In a leadership development program, for example, you may be trying to reduce turnover, increase employee morale and influence key financial or organizational metrics such as productivity, sales and profitability.
The more specifically you can define the desired outcomes, the better target you have to focus your efforts. You will also want to ensure that the stated outcomes are at the organizational level. For example, “Train our new leaders on effective communication skills,” is not an outcome. You need to know if new leaders use effective communication skills, what kinds of positive outcomes would occur?
Value Must be Created Before it Can Be Demonstrated
When you are clear on the desired outcomes, find out what would need to happen for them to occur. This may sound very basic, but it is often overlooked.
Countless people have participated in leadership development programs with clearly defined outcomes and a robust curriculum, but no specified actions the training graduates are supposed to take. This approach is a recipe to accomplish 15 percent of the intended program results, because only mind-readers and extremely dedicated training graduates will figure out on their own how to accomplish the program goals and hold themselves accountable to doing it.
Increase the odds of program success by engaging in a two-way conversation with experienced supervisors and managers about exactly what training graduates need to do on the job to produce the desired outcomes. A small number of clearly defined critical behaviors should result. This is a process in which you define in literal, observable and measurable terms, exactly what people should do on the job to make the desired outcomes most likely to occur. You convert an abstract concept like leadership into tangible, trackable tasks.
For example, in a leadership development program, you might determine that new leaders should conduct daily team meetings to discuss the status of key projects and address any challenges to accomplishing milestones and goals. Perhaps they should meet regularly with direct reports to discuss their role in key projects and identify where additional support might be required.
Monitor and Report on Program Progress
Once you have defined these critical on-the-job behaviors in observable and measurable terms, you have something to monitor and support. This puts you in a position to influence and maximize performance and results, instead of waiting for a period of time after training and simply measuring what happened.
This is part of how you cross the bridge from being a training provider to a business partner. Instead of simply providing training and leaving the rest to someone else, you become part of the team that drives performance from start to finish.

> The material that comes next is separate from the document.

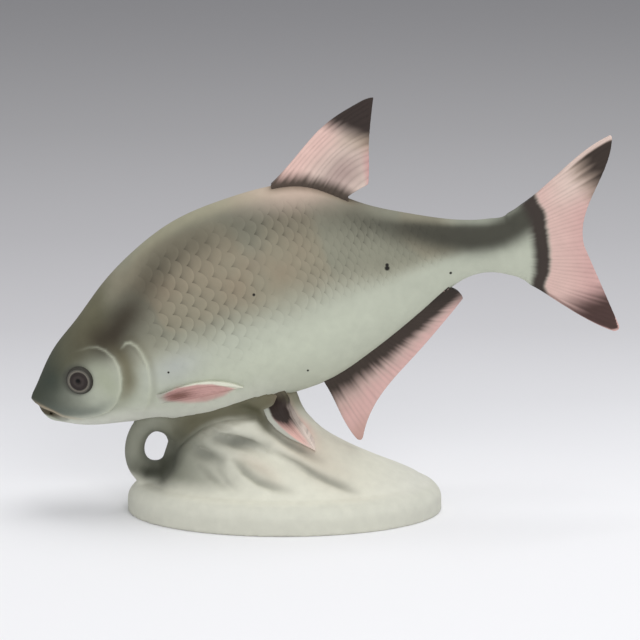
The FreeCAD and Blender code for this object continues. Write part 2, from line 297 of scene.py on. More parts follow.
def floor_material():
    """Matt paper, white in front and deepening to grey behind, by depth in metres."""
    material = bpy.data.materials.new("backdrop paper")
    material.use_nodes = True
    tree = material.node_tree
    place = add_node(tree, "ShaderNodeTexCoord", out=3)
    depth = add_node(tree, "ShaderNodeSeparateXYZ", {0: place}, out=1)
    share = add_node(
        tree, "ShaderNodeMapRange", {"Value": depth, "From Min": 0.0, "From Max": FLOOR_RAMP[-1][0]}
    )
    shade = add_node(tree, "ShaderNodeValToRGB", {0: share})
    ramp = shade.node.color_ramp
    ramp.interpolation = "B_SPLINE"
    for _ in FLOOR_RAMP[2:]:
        ramp.elements.new(0.5)
    for element, (metres, hex_colour) in zip(ramp.elements, FLOOR_RAMP):
        element.position = metres / FLOOR_RAMP[-1][0]
        element.color = paint(hex_colour)
    shader = tree.nodes["Principled BSDF"]
    tree.links.new(shade, shader.inputs["Base Color"])
    shader.inputs["Roughness"].default_value = PAPER_ROUGHNESS
    shader.inputs["Specular IOR Level"].default_value = PAPER_SHEEN
    return material


disc = bmesh.new()
bmesh.ops.create_circle(disc, cap_ends=True, segments=64, radius=FLOOR_RADIUS)
floor = new_piece("floor", disc)
floor.data.materials.append(floor_material())
print("the paper reaches", FLOOR_RADIUS, "m from the figurine")

# %% [markdown]
# ## Scales by rule
#
# The scales are carved in the mould as shallow shields that overlap like roof tiles. They repeat by
# a rule, so one function writes that rule as nodes: two sets of rows lie half a scale apart, each
# rising from front to rear and dropping at a round free edge, and where they overlap the higher one
# shows. The same function serves the Geometry Nodes tree that raises the relief and the material
# that keeps its edges crisp. The material also paints a pale line on each free edge, a painted
# highlight, and a dark line just past it, partly colour gathered in the step and partly painted
# shade. Separate instanced scales would look sharper than a worn mould.

# %% Scale rule
SCALE_LENGTH = 11.0
SCALE_HEIGHT = 8.4
SCALE_RELIEF = 0.40
SCALE_ROUND = 0.60


def scale_field(tree, along, across, length, height):
    """Height of overlapping scales, 0 to 1, from sockets in mm along and across the rows."""
    tops = []
    for offset in (0.0, 0.5):
        row = add_node(tree, "ShaderNodeMath", {0: across, 1: height}, operation="DIVIDE")
        row = add_node(tree, "ShaderNodeMath", {0: row, 1: offset}, operation="ADD")
        row = add_node(tree, "ShaderNodeMath", {0: row}, operation="FRACT")
        off = add_node(tree, "ShaderNodeMath", {0: row, 1: 0.5}, operation="SUBTRACT")
        square = add_node(tree, "ShaderNodeMath", {0: off, 1: off}, operation="MULTIPLY")
        under = add_node(
            tree, "ShaderNodeMath", {0: SCALE_ROUND**2, 1: square}, operation="SUBTRACT"
        )
        edge = add_node(tree, "ShaderNodeMath", {0: under}, operation="SQRT")
        place = add_node(tree, "ShaderNodeMath", {0: along, 1: length}, operation="DIVIDE")
        place = add_node(tree, "ShaderNodeMath", {0: place, 1: offset}, operation="ADD")
        place = add_node(tree, "ShaderNodeMath", {0: place, 1: edge}, operation="SUBTRACT")
        share = add_node(tree, "ShaderNodeMath", {0: place}, operation="FRACT")
        tops.append(add_node(tree, "ShaderNodeMath", {0: edge, 1: share}, operation="ADD"))
    high = add_node(tree, "ShaderNodeMath", {0: tops[0], 1: tops[1]}, operation="MAXIMUM")
    return add_node(
        tree, "ShaderNodeMapRange", {"Value": high, "From Min": 0.85, "From Max": 1.0 + SCALE_ROUND}
    )


print("a scale is", SCALE_LENGTH, "mm long and", SCALE_HEIGHT, "mm high")

# %% [markdown]
# ## Airbrush coats
#
# The colours of bisque are sprayed on as thin coats of stained slip, one over another, so each has
# a soft edge and lets the coat below show. The material does the same: it starts with the colour
# of the clay and mixes one coat after another over it, each through its own mask. The masks are
# vertex attributes that a formula lays down, because a spray follows the form of the fish and not
# a texture map. A little noise makes every coat uneven, most at its edge.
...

This is not to say that training is solely responsible for monitoring and encouraging performance of critical behaviors on the job. Rather, roles and responsibilities during this critical time period should be discussed and included in the program plan.
For example, senior managers could require new leaders to report at the end of each week the team meetings and individual sessions with direct reports they held, the duration, and key topics addressed. The IT group could provide online templates and tools to make this easy. Training could assist new managers who, for whatever reason, are struggling to hold the meetings, or to keep them focused.
And Now…You Can Build Your Training Content
Once the desired on-the-job critical behaviors and the key business metrics you hope to influence are defined, the outline of your training curriculum has been created. Build content that will prepare people to perform the defined behaviors on the job. Allow them time to practice and discuss the importance and meaning of what you are asking them to do.
Introduce job aids and allow training participants to practice using them. Explain what type of support to expect when they return to work, and how they will be held accountable for performing the specified tasks.
It is also important to build in time for open discussions about any concerns participants have about what they are being asked to do, and to surface any anticipated roadblocks that need to be addressed for them to be successful. Capture this information and provide it to their supervisors and senior leaders in an aggregated, anonymous fashion, and if possible, participate in a discussion about how these issues will be resolved.
Maybe it Isn’t So Difficult After All
Using the four levels in reverse provides a straightforward process to build training that works and elevate yourself to a position of learning and performance leader.
If these ideas sound daunting, select the most important, mission-critical program on your plate. Try to gain leadership support from an executive who sees the value of the program and will act as a champion. Treat the program as a pilot and try different methods to see what works.
Spending time talking with and creating trusted working relationships with your program sponsors and line managers will show them that you are working towards being a true strategic partner. Communicate both successes and setbacks as you go. Sometimes admitting challenges and explaining how they were overcome is a more compelling story than simply sharing a success. It builds trust, and it will build a team of core believers.
As the team of believers grows, an organizational evaluation strategy will develop. Soon, every important initiative will have critical behaviors and desired results defined and tracked, and outcomes will be maximized. Simple in concept, and maybe in due time, not so difficult in practice.